### [What is expected]
The material below holds a span beginning at the line with "Recreate this object" and ending at the line with "back_run = 58.5; // [40:0.5:90]". Quote that span exactly, both ends included, and only that span.
___ Source material
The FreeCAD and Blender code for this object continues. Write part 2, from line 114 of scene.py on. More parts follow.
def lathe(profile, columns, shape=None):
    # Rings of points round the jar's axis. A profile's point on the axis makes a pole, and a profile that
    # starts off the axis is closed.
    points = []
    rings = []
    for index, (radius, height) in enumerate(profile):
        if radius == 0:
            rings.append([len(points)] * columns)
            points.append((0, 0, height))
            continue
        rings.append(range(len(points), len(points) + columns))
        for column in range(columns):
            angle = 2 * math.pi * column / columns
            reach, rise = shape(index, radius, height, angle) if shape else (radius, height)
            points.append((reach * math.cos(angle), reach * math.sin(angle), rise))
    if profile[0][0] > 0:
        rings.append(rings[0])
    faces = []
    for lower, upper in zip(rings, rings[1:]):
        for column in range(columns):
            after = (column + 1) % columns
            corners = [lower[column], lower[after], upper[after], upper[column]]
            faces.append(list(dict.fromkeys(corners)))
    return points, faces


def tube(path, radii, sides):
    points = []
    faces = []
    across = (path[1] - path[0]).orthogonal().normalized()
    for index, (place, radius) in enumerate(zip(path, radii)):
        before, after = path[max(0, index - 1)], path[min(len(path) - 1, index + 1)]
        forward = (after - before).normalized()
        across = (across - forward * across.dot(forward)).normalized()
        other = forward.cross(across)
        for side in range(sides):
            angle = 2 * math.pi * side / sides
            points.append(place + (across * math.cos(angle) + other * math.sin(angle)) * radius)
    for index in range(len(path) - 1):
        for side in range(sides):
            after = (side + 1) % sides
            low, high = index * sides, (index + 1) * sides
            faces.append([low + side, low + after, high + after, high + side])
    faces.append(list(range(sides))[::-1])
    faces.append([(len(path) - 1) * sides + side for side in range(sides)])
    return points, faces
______
___ Source material
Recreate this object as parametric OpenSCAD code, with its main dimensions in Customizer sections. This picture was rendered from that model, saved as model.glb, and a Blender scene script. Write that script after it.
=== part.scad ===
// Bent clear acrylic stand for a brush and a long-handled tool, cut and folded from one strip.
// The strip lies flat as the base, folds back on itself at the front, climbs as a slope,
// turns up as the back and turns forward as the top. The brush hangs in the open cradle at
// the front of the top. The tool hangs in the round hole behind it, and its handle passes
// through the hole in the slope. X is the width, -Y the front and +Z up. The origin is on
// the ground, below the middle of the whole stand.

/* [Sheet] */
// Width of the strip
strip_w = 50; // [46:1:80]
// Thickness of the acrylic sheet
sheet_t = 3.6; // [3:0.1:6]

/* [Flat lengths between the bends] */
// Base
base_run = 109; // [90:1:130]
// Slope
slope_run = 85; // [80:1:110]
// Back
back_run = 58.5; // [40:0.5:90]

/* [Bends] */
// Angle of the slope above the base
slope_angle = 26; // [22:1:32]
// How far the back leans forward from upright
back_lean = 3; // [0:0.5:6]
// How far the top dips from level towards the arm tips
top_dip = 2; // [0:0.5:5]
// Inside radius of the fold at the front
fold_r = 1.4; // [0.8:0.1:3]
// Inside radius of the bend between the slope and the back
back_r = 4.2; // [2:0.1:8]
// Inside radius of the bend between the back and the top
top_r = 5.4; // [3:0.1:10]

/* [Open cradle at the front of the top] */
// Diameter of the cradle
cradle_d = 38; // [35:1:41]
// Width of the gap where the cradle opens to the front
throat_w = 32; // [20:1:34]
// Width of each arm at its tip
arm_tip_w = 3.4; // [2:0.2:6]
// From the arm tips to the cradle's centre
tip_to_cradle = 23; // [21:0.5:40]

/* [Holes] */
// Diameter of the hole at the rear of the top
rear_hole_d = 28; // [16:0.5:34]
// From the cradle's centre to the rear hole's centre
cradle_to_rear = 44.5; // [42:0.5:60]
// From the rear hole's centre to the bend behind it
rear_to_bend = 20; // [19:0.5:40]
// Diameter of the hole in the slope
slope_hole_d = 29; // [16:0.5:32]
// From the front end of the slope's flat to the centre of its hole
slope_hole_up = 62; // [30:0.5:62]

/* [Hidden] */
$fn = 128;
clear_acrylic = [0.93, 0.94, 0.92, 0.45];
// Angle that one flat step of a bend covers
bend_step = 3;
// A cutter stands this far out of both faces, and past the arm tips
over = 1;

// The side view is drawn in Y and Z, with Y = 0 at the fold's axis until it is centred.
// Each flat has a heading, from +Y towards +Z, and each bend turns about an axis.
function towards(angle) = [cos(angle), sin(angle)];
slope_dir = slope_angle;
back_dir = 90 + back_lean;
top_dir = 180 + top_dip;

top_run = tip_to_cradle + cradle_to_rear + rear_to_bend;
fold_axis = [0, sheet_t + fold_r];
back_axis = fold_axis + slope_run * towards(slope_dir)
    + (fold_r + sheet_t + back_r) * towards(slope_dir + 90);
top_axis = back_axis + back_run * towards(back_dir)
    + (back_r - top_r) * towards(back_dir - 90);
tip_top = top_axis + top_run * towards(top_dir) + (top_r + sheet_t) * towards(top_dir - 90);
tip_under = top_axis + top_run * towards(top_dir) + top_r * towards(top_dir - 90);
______
### [Response]
Recreate this object as parametric OpenSCAD code, with its main dimensions in Customizer sections. This picture was rendered from that model, saved as model.glb, and a Blender scene script. Write that script after it.
=== part.scad ===
// Bent clear acrylic stand for a brush and a long-handled tool, cut and folded from one strip.
// The strip lies flat as the base, folds back on itself at the front, climbs as a slope,
// turns up as the back and turns forward as the top. The brush hangs in the open cradle at
// the front of the top. The tool hangs in the round hole behind it, and its handle passes
// through the hole in the slope. X is the width, -Y the front and +Z up. The origin is on
// the ground, below the middle of the whole stand.

/* [Sheet] */
// Width of the strip
strip_w = 50; // [46:1:80]
// Thickness of the acrylic sheet
sheet_t = 3.6; // [3:0.1:6]

/* [Flat lengths between the bends] */
// Base
base_run = 109; // [90:1:130]
// Slope
slope_run = 85; // [80:1:110]
// Back
back_run = 58.5; // [40:0.5:90]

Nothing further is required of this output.